Одновременно наши экипажи уничтожали немецкие самолеты на аэродромах базирования в районах Брянска, Курска, Орла, Щигров и Касторного. Как нам сообщили партизаны, лишь за один налет на вражеский аэродром в Брянске наши экипажи уничтожили 37 и повредили 5 бомбардировщиков, сожгли 10 истребителей, 4 транспортных самолета, взорвали 2 склада с горючим, склад бомб, склад снарядов, уничтожили около 150 фашистов.

АДД наносила мощные бомбовые удары по скоплениям войск и техники противника в районе Щигров, Пахолки, на переправах через реку Тим и непосредственно у Воронежа, на его западной и северо-западной окраинах. И не один раз мы получали телеграммы от Военного совета Воронежского фронта с просьбой объявить благодарность летчикам за активную и результативную поддержку наших наземных войск.
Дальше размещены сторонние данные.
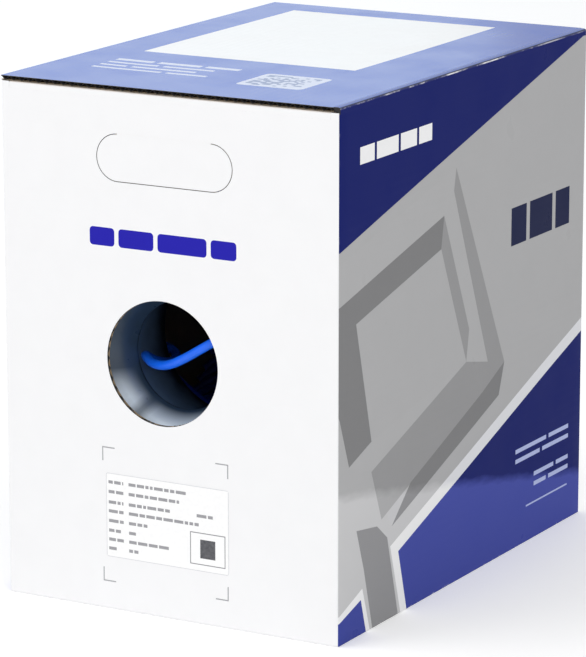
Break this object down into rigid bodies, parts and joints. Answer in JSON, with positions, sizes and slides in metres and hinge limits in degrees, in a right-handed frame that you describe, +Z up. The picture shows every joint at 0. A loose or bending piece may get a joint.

В период боев на Воронежском фронте АДД, сделала 3125 самолето-вылетов по уничтожению войск и боевой техники противника. В общем же в интересах Воронежского фронта было совершено 5539 самолето-вылетов, а тоннаж сброшенных бомб измерялся цифрой, близкой к 8000.
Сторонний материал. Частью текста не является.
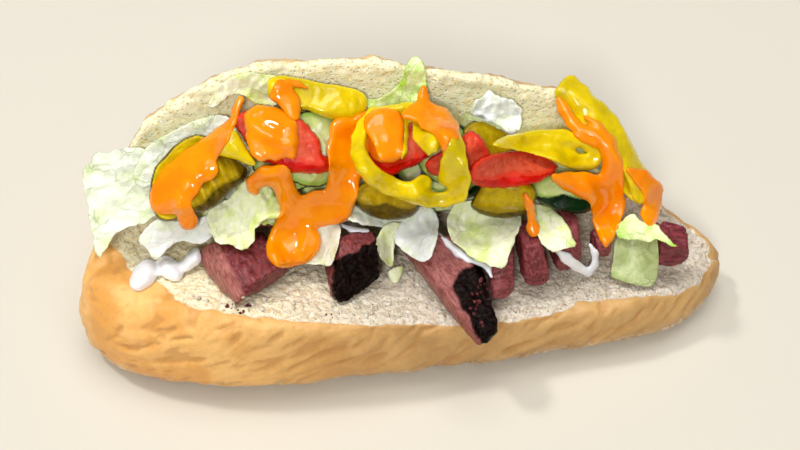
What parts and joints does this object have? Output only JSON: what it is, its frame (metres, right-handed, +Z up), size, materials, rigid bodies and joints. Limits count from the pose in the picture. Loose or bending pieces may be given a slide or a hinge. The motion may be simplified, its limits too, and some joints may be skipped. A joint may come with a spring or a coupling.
{
  "type": "submarine sandwich",
  "caption": "Long crusty roll, opened on its hinge and filled with roast meat chunks, lettuce, pickle, cucumber and tomato slices, yellow pepper rings, mayonnaise and poured orange sauce.",
  "frame": {"origin": "on the flat base of the roll, under the middle of the opening", "axes": "+X along the roll, to the right as seen from the open side; +Y from the open side towards the hinge; +Z up"},
  "size_m": [0.2245, 0.0936, 0.0912],
  "materials": {
    "roll": "matte",
    "meat": "satin",
    "lettuce": "satin",
    "pickle": "gloss",
    "cucumber": "satin",
    "tomato": "gloss",
    "pepper": "gloss",
    "sauce": "gloss",
    "mayonnaise": "gloss"
  },
  "bodies": {
    "root": {"cucumber_a": "cucumber", "cucumber_b": "cucumber", "cucumber_c": "cucumber", "cucumber_d": "cucumber", "cucumber_e": "cucumber", "cucumber_f": "cucumber", "leaf_behind_sauce": "lettuce", "leaf_broad": "lettuce", "leaf_crumpled_left": "lettuce", "leaf_crumpled_right": "lettuce", "leaf_curl": "lettuce", "leaf_far_left": "lettuce", "leaf_folded": "lettuce", "leaf_hanging": "lettuce", "leaf_left_back": "lettuce", "leaf_pale": "lettuce", "leaf_shreds": "lettuce", "leaf_spire": "lettuce", "leaf_strip_left": "lettuce", "leaf_striped": "lettuce", "leaf_translucent": "lettuce", "lettuce_bed": "lettuce", "mayonnaise_a": "mayonnaise", "mayonnaise_b": "mayonnaise", "mayonnaise_c": "mayonnaise", "mayonnaise_d": "mayonnaise", "meat_a": "meat", "meat_b": "meat", "meat_c": "meat", "meat_d": "meat", "meat_e": "meat", "meat_f": "meat", "meat_g": "meat", "meat_h": "meat", "meat_i": "meat", "pepper_a": "pepper", "pepper_b": "pepper", "pepper_c": "pepper", "pepper_d": "pepper", "pepper_e": "pepper", "pepper_f": "pepper", "pepper_g": "pepper", "pickle_a": "pickle", "pickle_b": "pickle", "pickle_c": "pickle", "pickle_d": "pickle", "pickle_e": "pickle", "roll": "roll", "sauce_a": "sauce", "sauce_b": "sauce", "sauce_c": "sauce", "sauce_d": "sauce", "sauce_e": "sauce", "sauce_f": "sauce", "sauce_g": "sauce", "sauce_h": "sauce", "tomato_a": "tomato", "tomato_b": "tomato", "tomato_c": "tomato", "tomato_d": "tomato"}
  },
  "joints": []
}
Не достигнув решительных успехов на воронежском направлении, немецкое командование перенесло главный удар на юго-восток, по правому берегу реки Дон, на Сталинград. К середине июля 1942 года передовым частям немецкой армии удалось выйти к излучине Дона в районе Боковская — Морозовский — Миллерово — Кантемировка, в результате чего была создана непосредственная угроза Сталинграду.

Не помню точно, какого числа в один из этих июльских дней мне позвонил А. Н. Поскребышев и попросил срочно приехать. Переступив порог кабинета Поскребышева, через который нужно было пройти, чтобы попасть к Верховному, я, к своему удивлению, увидел там Сталина. Он сидел за письменным столом. Было совершенно очевидно, что Сталин у Поскребышева так просто сидеть не будет: в соседней комнате находился узел связи, откуда буквально в считанные минуты можно было связаться с любым пунктом страны.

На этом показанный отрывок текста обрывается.